The arms of a couch toward the door are welcoming. Whether we feel welcome in someone’s home has to do with Feng Shui, and it’s something we feel subconsciously, Blanchard said.
Clutter is one of the things that can stop the flow of Chi and block opportunities. Blanchard’s class deals with practical and easy ways to clear it from the home. A common problem is keeping things that should be thrown away, she said.
“That’s sort of the packrat syndrome,” Blanchard said. “When we have fear of the future, we keep everything.”
People often hold on to old gifts out of obligation, which forces them to give away their power, she said. Only things that support a person’s life should be in the home.
Blanchard began her career after friends from Hawaii asked if they could Feng Shui her family’s house.
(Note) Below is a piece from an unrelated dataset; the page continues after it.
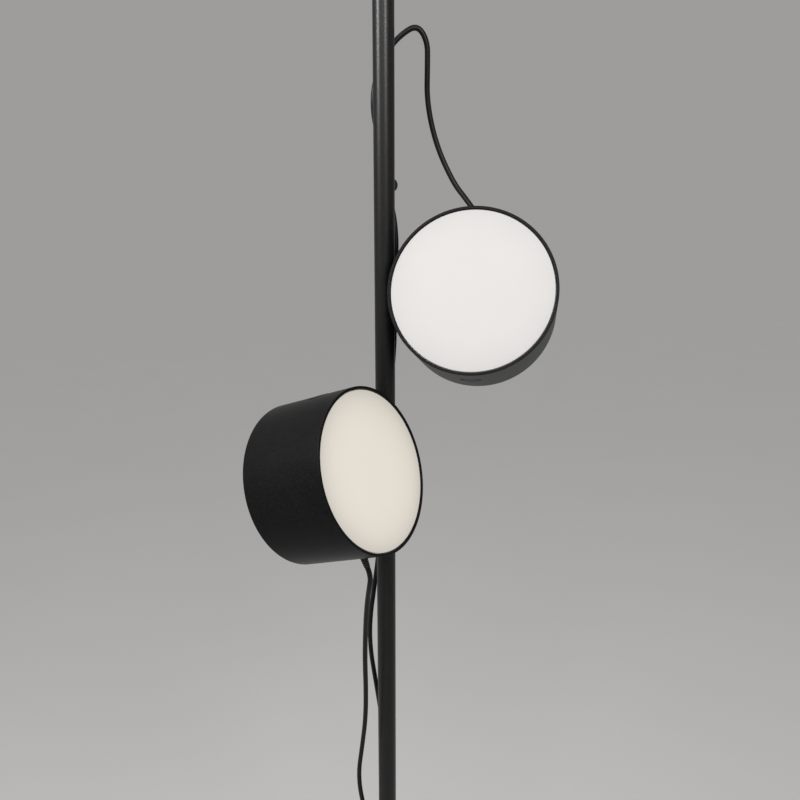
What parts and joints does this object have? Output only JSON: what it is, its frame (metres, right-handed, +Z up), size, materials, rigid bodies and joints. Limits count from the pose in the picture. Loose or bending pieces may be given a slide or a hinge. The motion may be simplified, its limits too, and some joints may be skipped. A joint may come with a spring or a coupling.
{
  "type": "tension pole lamp",
  "caption": "Floor-to-ceiling tension pole lamp: a slim black pole with drum spotlights on magnetic saddles that slide, swivel and tilt, each with an opal disc, dimmer button and cord.",
  "frame": {"origin": "middle of the rubber pad's underside, on the floor and on the pole's axis", "axes": "+Z up along the pole to the ceiling; -Y towards the viewer of the picture, +X to the viewer's right"},
  "size_m": [0.2974, 0.219, 2.5],
  "materials": {
    "powder_coat": "matte fine-textured black powder coat on steel",
    "drum_shell": "matte fine-textured black powder coat on an aluminium shell",
    "dark_steel": "satin black oxide",
    "black_plastic": "matte moulded nylon",
    "pad_rubber": "matte moulded rubber",
    "cord_sheath": "satin black PVC",
    "bright_steel": "satin zinc plate",
    "opal_cover": "satin opal acrylic",
    "white_plastic": "matte white polycarbonate",
    "white_board": "satin white solder mask on aluminium",
    "led_phosphor": "matte phosphor",
    "heat_sink": "satin cast aluminium",
    "green_board": "satin solder mask with a push switch",
    "nickel_magnet": "polished nickel plate",
    "driver_case": "satin moulded case"
  },
  "bodies": {
    "pole": {"floor_pad": "pad_rubber", "foot_cup": "powder_coat", "lower_tube": "powder_coat", "middle_tube": "powder_coat", "upper_tube": "powder_coat", "pole_couplers": "bright_steel", "guide_bush": "black_plastic", "lock_collar": "powder_coat", "cord_ties": "black_plastic", "upper_cord_run": "cord_sheath", "lower_cord_run": "cord_sheath", "upper_cord_coil": "cord_sheath", "lower_cord_coil": "cord_sheath", "upper_plug": "cord_sheath", "lower_plug": "cord_sheath"},
    "lock_screw": {"lock_screw": "dark_steel"},
    "telescope": {"telescope_tube": "dark_steel", "tension_spring": "bright_steel"},
    "plunger": {"plunger_rod": "bright_steel", "ceiling_cup": "powder_coat", "ceiling_pad": "pad_rubber"},
    "upper_clip": {"upper_cord_clip": "black_plastic", "upper_cord_twist": "cord_sheath"},
    "upper_saddle": {"upper_saddle": "black_plastic", "upper_magnets": "nickel_magnet", "upper_pivot_screw": "bright_steel", "upper_spring_washer": "bright_steel", "upper_cord_loop": "cord_sheath", "upper_cord_button": "black_plastic"},
    "upper_head": {"upper_housing": "drum_shell", "upper_diffuser": "opal_cover", "upper_reflector": "white_plastic", "upper_led_board": "white_board", "upper_leds": "led_phosphor", "upper_heat_sink": "heat_sink", "upper_head_screws": "bright_steel", "upper_driver": "driver_case", "upper_dimmer_switch": "green_board", "upper_button_spring": "bright_steel", "upper_cord_gland": "black_plastic"},
    "upper_button": {"upper_button_cap": "black_plastic"},
    "lower_clip": {"lower_cord_clip": "black_plastic", "lower_cord_twist": "cord_sheath"},
    "lower_saddle": {"lower_saddle": "black_plastic", "lower_magnets": "nickel_magnet", "lower_pivot_screw": "bright_steel", "lower_spring_washer": "bright_steel", "lower_cord_loop": "cord_sheath"},
    "lower_head": {"lower_housing": "drum_shell", "lower_diffuser": "opal_cover", "lower_reflector": "white_plastic", "lower_led_board": "white_board", "lower_leds": "led_phosphor", "lower_heat_sink": "heat_sink", "lower_head_screws": "bright_steel", "lower_driver": "driver_case", "lower_dimmer_switch": "green_board", "lower_button_spring": "bright_steel", "lower_cord_gland": "black_plastic"},
    "lower_button": {"lower_button_cap": "black_plastic"}
  },
  "joints": [
    {"name": "lock_screw_turn", "type": "hinge", "parent": "pole", "child": "lock_screw", "pos_m": [0, 0, 2.264], "axis": [1, 0, 0], "range_deg": [0, 360]},
    {"name": "telescope_slide", "type": "slide", "parent": "pole", "child": "telescope", "axis": [0, 0, 1], "range_m": [-0.1, 0.06]},
    {"name": "plunger_slide", "type": "slide", "parent": "telescope", "child": "plunger", "axis": [0, 0, 1], "range_m": [-0.03, 0.04], "stiffness_N_per_m": 2770, "springref_m": 0.00078, "deforming": ["tension_spring"]},
    {"name": "upper_slide", "type": "slide", "parent": "pole", "child": "upper_clip", "axis": [0, 0, 1], "range_m": [-0.06, 0.25], "deforming": ["upper_cord_run"]},
    {"name": "upper_swivel", "type": "hinge", "parent": "upper_clip", "child": "upper_saddle", "pos_m": [0, 0, 1.4134], "axis": [0, 0, 1], "range_deg": [-45, 60], "deforming": ["upper_cord_twist"]},
    {"name": "upper_tilt", "type": "hinge", "parent": "upper_saddle", "child": "upper_head", "pos_m": [0, 0, 1.4134], "axis": [-0.9848, 0.1736, 0], "range_deg": [-60, 60], "deforming": ["upper_cord_loop"]},
    {"name": "upper_button_press", "type": "slide", "parent": "upper_head", "child": "upper_button", "axis": [0.0548, 0.3109, 0.9489], "range_m": [0, 0.0012], "stiffness_N_per_m": 630, "springref_m": -0.003, "deforming": ["upper_button_spring"]},
    {"name": "lower_slide", "type": "slide", "parent": "pole", "child": "lower_clip", "axis": [0, 0, 1], "range_m": [-0.25, 0.06], "deforming": ["lower_cord_run"]},
    {"name": "lower_swivel", "type": "hinge", "parent": "lower_clip", "child": "lower_saddle", "pos_m": [0, 0, 1.2553], "axis": [0, 0, 1], "range_deg": [-60, 45], "deforming": ["lower_cord_twist"]},
    {"name": "lower_tilt", "type": "hinge", "parent": "lower_saddle", "child": "lower_head", "pos_m": [0, 0, 1.2553], "axis": [0.518, 0.8554, 0], "range_deg": [-60, 60], "deforming": ["lower_cord_loop"]},
    {"name": "lower_button_press", "type": "slide", "parent": "lower_head", "child": "lower_button", "axis": [0.27, -0.1635, -0.9489], "range_m": [0, 0.0012], "stiffness_N_per_m": 630, "springref_m": -0.003, "deforming": ["lower_button_spring"]}
  ]
}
After completing a missing wealth corner in their home, Blanchard’s husband received a job offer in Asia, with all expenses paid.
Once in Asia, she continued to learn about the teachings of Feng Shui in a place where it is prevalent. She incorporated the techniques in a bookstore she opened in Hong Kong.
Now, along with helping clients in the Truckee area change their homes and offices, Blanchard tries to offer a class once a month and asks people to bring a floor plan of their house. Her class August 13 is a basic Feng Shui introduction.
“[Feng Shui] a tool you can use in many different settings,” she said.